Тогда моя предпринимательская деятельность развивалась, я продавал компьютеры. Они, якобы, нашли запрещённую религиозную литературу в одном из компьютеров. В суде я говорил: найдите специалиста, либо дайте компьютер мне, и я докажу обратное. Я так и не признал свою вину…
— Когда вас арестовали? На сколько лет вы были лишены свободы и где отбывали срок?
— 20 мая 2010 года. Меня называли вахабистом. Потом моим родным сказали, что я — джихадист.
7 октября 2010 года Ташкентским областным судом я был приговорён к лишению свободы сроком на 5 лет. Отбывал наказание в 61-й и 64-й «зонах» в Кашкадарьинской области.

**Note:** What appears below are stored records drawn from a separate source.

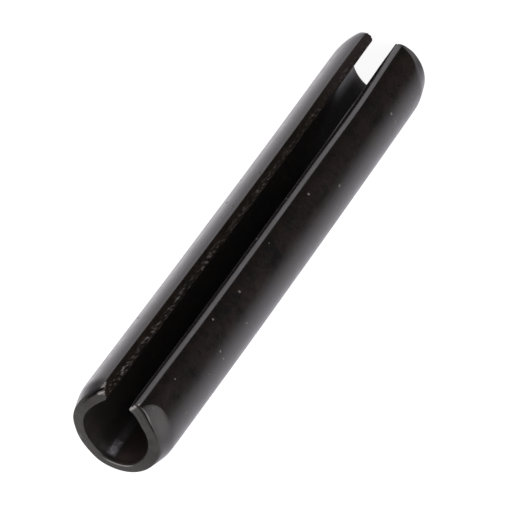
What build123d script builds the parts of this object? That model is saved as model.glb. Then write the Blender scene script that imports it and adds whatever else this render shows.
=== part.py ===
"""Slotted spring pin, heavy pattern: 8 mm nominal diameter by 50 mm long.

A strip of spring steel is rolled into an open tube, so the whole pin is one solid with a slot
along its length. It would roll on its side, so it stands on one of its two like ends: the axis
is Z, the slot faces the front (-Y), and the origin is on the axis, on the surface it stands on.
Lengths are in millimetres and angles in degrees.
"""
import os
from math import asin, cos, degrees, radians, sin, sqrt

from build123d import *

# The rolled tube
pin_length = 50.0
outside_diameter = 8.5  # free size, before the pin is squeezed into an 8 mm hole
strip_thickness = 1.5

# The slot. Both lips roll in a little before they reach it. The strip was slit from a wider
# sheet, so one edge has its rolled-over corner outside and the other has it inside.
slot_width = 3.8  # between the lips' outer edges, set out on the outside circle
lip_roll_radius = 2.1
square_lip_roll_start = 40.0  # from the middle of the slot
square_lip_inner_round = 0.25
bevelled_lip_roll_start = 48.0
bevelled_lip_edge = (21.5, 3.5)  # angle and radius of the edge between its bevel and its face
bevelled_lip_root = 16.0  # angle where its face meets the bore

# The two ends, pressed to a taper so that the pin starts in its hole
taper_length = 1.6
taper_depth = 0.43  # how far the taper stands in from the outside, at the end face
taper_blend = 3.0  # radius where the taper runs into the straight outside
face_edge_round = 0.15  # where the taper meets the end face
mouth_bevel = 0.2  # where the bore meets the end face

outside_radius = outside_diameter / 2
bore_radius = outside_radius - strip_thickness
mouth_radius = bore_radius + mouth_bevel
face_radius = outside_radius - taper_depth
slot_half_angle = degrees(asin(slot_width / 2 / outside_radius))


def on_section(angle, radius):
    """The point of the section at this radius and this angle from the middle of the slot."""
    return (radius * sin(radians(angle)), -radius * cos(radians(angle)))


def lip_roll(start):
    """Centre and turn of the arc that rolls a lip in, from its start angle to the slot."""
    offset = outside_radius - lip_roll_radius
    swing = radians(start - slot_half_angle)
    edge_radius = offset * cos(swing) + sqrt(lip_roll_radius**2 - (offset * sin(swing)) ** 2)
    return on_section(start, offset), degrees(asin(edge_radius * sin(swing) / lip_roll_radius))


with BuildPart() as spring_pin:
    # The open section. The square lip is at +X and the bevelled one at -X.
    with BuildSketch():
        with BuildLine():
            centre, turn = lip_roll(square_lip_roll_start)
            square_roll = CenterArc(centre, lip_roll_radius, square_lip_roll_start - 90, -turn)
            Line(square_roll @ 1, on_section(slot_half_angle, bore_radius))
            CenterArc((0, 0), bore_radius, slot_half_angle - 90, 360 - slot_half_angle - bevelled_lip_root)
            bevel_edge = on_section(-bevelled_lip_edge[0], bevelled_lip_edge[1])
            centre, turn = lip_roll(bevelled_lip_roll_start)
            centre = (-centre[0], centre[1])
            bevelled_roll = CenterArc(centre, lip_roll_radius, 270 - bevelled_lip_roll_start, turn)
            Polyline(on_section(-bevelled_lip_root, bore_radius), bevel_edge, bevelled_roll @ 1)
            CenterArc((0, 0), outside_radius, square_lip_roll_start - 90, 360 - square_lip_roll_start - bevelled_lip_roll_start)
        make_face()
    extrude(amount=pin_length)

    # The square lip's inner edge
    square_face = faces().filter_by(GeomType.PLANE).filter_by(Axis.Z, reverse=True).sort_by(Axis.X)[-1]
    fillet(square_face.edges().filter_by(Axis.Z).sort_by(Axis.Y)[-1], square_lip_inner_round)

    # What the ends leave of the tube. The taper is a true cone about the axis, so it runs
    # out sooner on the rolled-in lips and draws a petal on each side of the slot. A cone of
    # 90 degrees breaks the edge of each mouth of the bore.
    with BuildSketch(Plane.YZ):
        with BuildLine():
            Polyline(
                (0, mouth_radius),
                (mouth_radius, 0),
                (face_radius, 0),
                (outside_radius, taper_length),
                (outside_radius, pin_length - taper_length),
                (face_radius, pin_length),
                (mouth_radius, pin_length),
                (0, pin_length - mouth_radius),
                close=True,
            )
        make_face()
        fillet(vertices().group_by(Axis.X)[-1], taper_blend)
        fillet(vertices().filter_by_position(Axis.X, face_radius, face_radius), face_edge_round)
    revolve(axis=Axis.Z, mode=Mode.INTERSECT)

spring_pin.part.label = "spring_pin"
os.makedirs("parts", exist_ok=True)
export_step(spring_pin.part, "parts/spring_pin.step")

box = spring_pin.part.bounding_box()
print("spring_pin", box, "volume", spring_pin.part.volume, "valid", spring_pin.part.is_valid)
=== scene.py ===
from math import cos, exp, hypot, radians, sin, sqrt

import bmesh
import bpy
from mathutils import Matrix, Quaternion, Vector, noise


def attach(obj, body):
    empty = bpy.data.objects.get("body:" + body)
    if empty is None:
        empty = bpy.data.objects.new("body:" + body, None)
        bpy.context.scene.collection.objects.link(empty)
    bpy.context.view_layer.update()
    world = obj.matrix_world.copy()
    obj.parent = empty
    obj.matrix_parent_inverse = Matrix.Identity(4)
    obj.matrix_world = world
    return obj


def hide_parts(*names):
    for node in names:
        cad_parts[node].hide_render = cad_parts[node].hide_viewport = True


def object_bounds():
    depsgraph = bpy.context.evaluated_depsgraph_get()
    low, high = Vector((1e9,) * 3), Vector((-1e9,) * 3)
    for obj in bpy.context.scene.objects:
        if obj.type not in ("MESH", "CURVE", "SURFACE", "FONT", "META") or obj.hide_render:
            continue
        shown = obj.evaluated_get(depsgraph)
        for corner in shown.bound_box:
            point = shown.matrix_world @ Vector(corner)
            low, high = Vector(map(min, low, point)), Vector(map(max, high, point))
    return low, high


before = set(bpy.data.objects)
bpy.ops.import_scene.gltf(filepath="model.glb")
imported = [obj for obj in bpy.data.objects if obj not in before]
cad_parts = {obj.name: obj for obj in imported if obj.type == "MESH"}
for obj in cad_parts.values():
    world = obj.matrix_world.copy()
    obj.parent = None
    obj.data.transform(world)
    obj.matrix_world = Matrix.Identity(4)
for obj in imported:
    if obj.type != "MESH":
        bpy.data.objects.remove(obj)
cad_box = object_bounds()

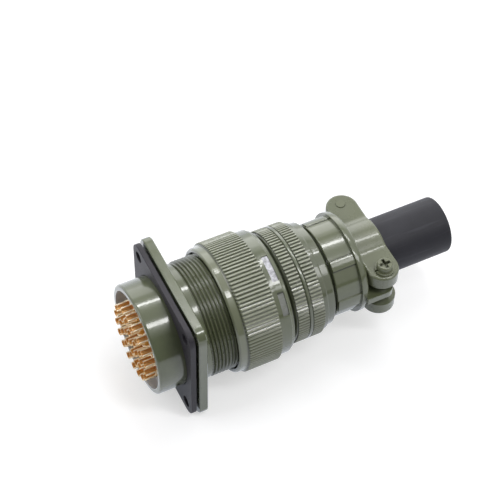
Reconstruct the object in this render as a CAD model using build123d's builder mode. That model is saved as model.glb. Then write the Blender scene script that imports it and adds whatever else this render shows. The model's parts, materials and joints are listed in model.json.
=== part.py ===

— Зафар-ака, расскажите о своей жизни за решёткой.
— Кому-то такая жизнь покажется сложной, или даже ужасной, но, поверьте, человек ко всему привыкает. Хотя, давление было сильным. Каждый твой шаг контролируется. Казалось, что ты не можешь свободно дышать… Правда, работа была несложной — легче, чем на других «зонах». Потому что работу, рассчитанную на 200-300 человек, выполняли 700 заключённых. Работали быстро. Но, как я уже сказал, на нас оказывали сильное давление. Постоянный контроль. И ещё: сильно раздражало то, что молодые тюремщики обращались к нам, старшим по возрасту, на «ты», что на Востоке недопустимо и даже оскорбительно.
— Как к вам относились, к лицам, осужденным по статьям, касающимся религии?
— К нам относились хуже, чем к убийцам. Было очень трудно. У всех были бирки, на наших бирках записи наносились красной краской. Этим мы отличались от остальных.
Да, всем, у кого подобная статья, даже таблички на кроватях — красного цвета с надписью «ДЭО» («Диний Экстремизм Оқими», узб. — Религиозная Экстремистская Организация).
Это означало, что даже ночью, при выходе в туалет, нас сопровождал надзиратель. На осуждённых по другим статьям это не распространялось. Например, летом, многие, как правило, страдали расстройством желудка. И всё равно «на оправку» нас выводили только по одному человеку и под охраной.
— Изменилось ли ваше мировоззрение во время отбывания наказания? Вы чему-либо научились?
— Все эти годы, которые я находился в заключении, я очень много читал. Особенно запомнились «Плаха», «И дольше века длится день» Чингиза Айтматова. В общей сложности, я там прочёл более 60 книг.
— Приобрели ли какую-нибудь профессию?
— Нет, там трудно приобрести профессию. Со статьёй, как у меня, не разрешают работать по своей специальности. Когда я туда прибыл, меня спросили: «Чем занимался на воле?» Ответил: «Работал пекарем». Мне сказали, что с такой статьёй не разрешат работать в пекарне. Стал резчиком. С нами сидели отличные молодые мастера, знатоки своего дела, но они занимались формовкой кирпича.
— Можете сказать, как на вас повлияли эти 4 года и 9 месяцев?
— Очень сильно. Будто из моей жизни вычеркнуты даже не 5, 10, а целых 30 лет. Я ведь занимался коммерцией, хорошо зарабатывал. Хотел построить дом, купить машину… После возвращения, собирая по крохам средства, пытаюсь наладить жизнь. Прежней коммерции нет. Я начинал деятельность в Бекабаде. А теперь всё изменилось. Люди, которые со мной тогда работали, давно разбогатели. Они не сидели в тюрьме, и сейчас имеют собственные магазины. И «компьютерщиков» стало много.
Да, материально очень трудно, и теперь сложно всё начинать сначала. Хотел накопить начальный капитал, но нужно кормить семью.
Но жизнь продолжается. Дочек нужно выдавать замуж. На это нужны средства. У меня четверо детей. Два мальчика и две дочери. Старшему — 25, младшей — 13 лет. У сына была онкология, много денег потратили на операцию. Сыграли свадьбу дочери, но влезли в долги. Теперь постепенно возвращаю. После работы сильно устаю.
— Зафар-ака, какие у вас планы на будущее?
— План — открыть магазин, в многолюдном месте. Предлагают аренду за 300 тысяч, вместе с налогами набегает миллион. Однако, пока всё налажу, тоже уйдут средства. Пока ситуация сложная. Так же сын хочет поступать на учёбу в этом году. Ещё нужно накопить деньги на ремонт дома. Но я стараюсь.